Les annonceurs ont modifié les habitudes
Au sud du Sahara, le phénomène est similaire, même si les montants en jeu sont généralement moindres. Les plus gros budgets publicitaires au Cameroun, en Côte d’Ivoire ou au Sénégal atteignent entre 5 millions et 7 millions d’euros dans les télécoms, soit cinq fois plus que ceux consentis par les autres annonceurs. Au total, les sociétés de téléphonie mobile actives dans chaque pays de l’espace francophone subsaharien représentent 30 % à 40 % du marché publicitaire local.
Mais l’inflation des budgets n’est pas le seul changement. Les annonceurs télécoms ont radicalement modifié les méthodes de travail des agences. Les délais de production se raccourcissent : de plusieurs semaines pour concevoir et réaliser une campagne, les professionnels passent à quelques jours seulement. Le ton a également évolué. Terminé les publicités standardisées, sans originalité et sans saveur imposées par les annonceurs agroalimentaires, le métier accède désormais à un certain degré de liberté. Les professionnels n’hésitent pas à faire entrer les dialectes dans la publicité ou à mélanger allègrement français et arabe.

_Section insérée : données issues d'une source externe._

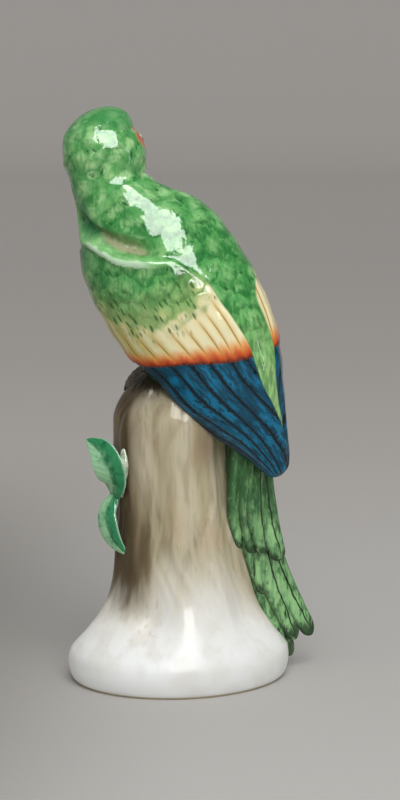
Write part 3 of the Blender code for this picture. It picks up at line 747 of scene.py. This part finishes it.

Avec les télécoms, le marché voit également apparaître les publicités déclinées en « séries » : une même histoire décomposée en plusieurs spots diffusés à un rythme régulier sur les antennes. Et ce n’est pas tout. Dans presque tous les pays, la publicité télécom investit de nouveaux lieux. Au Cameroun, c’est MTN qui a lancé la mode des affiches géantes dans les rues. La pub quitte également le seul univers du produit pour construire des images de marque et nouer des liens presque affectifs avec le public. Un pas de plus vers la maturité.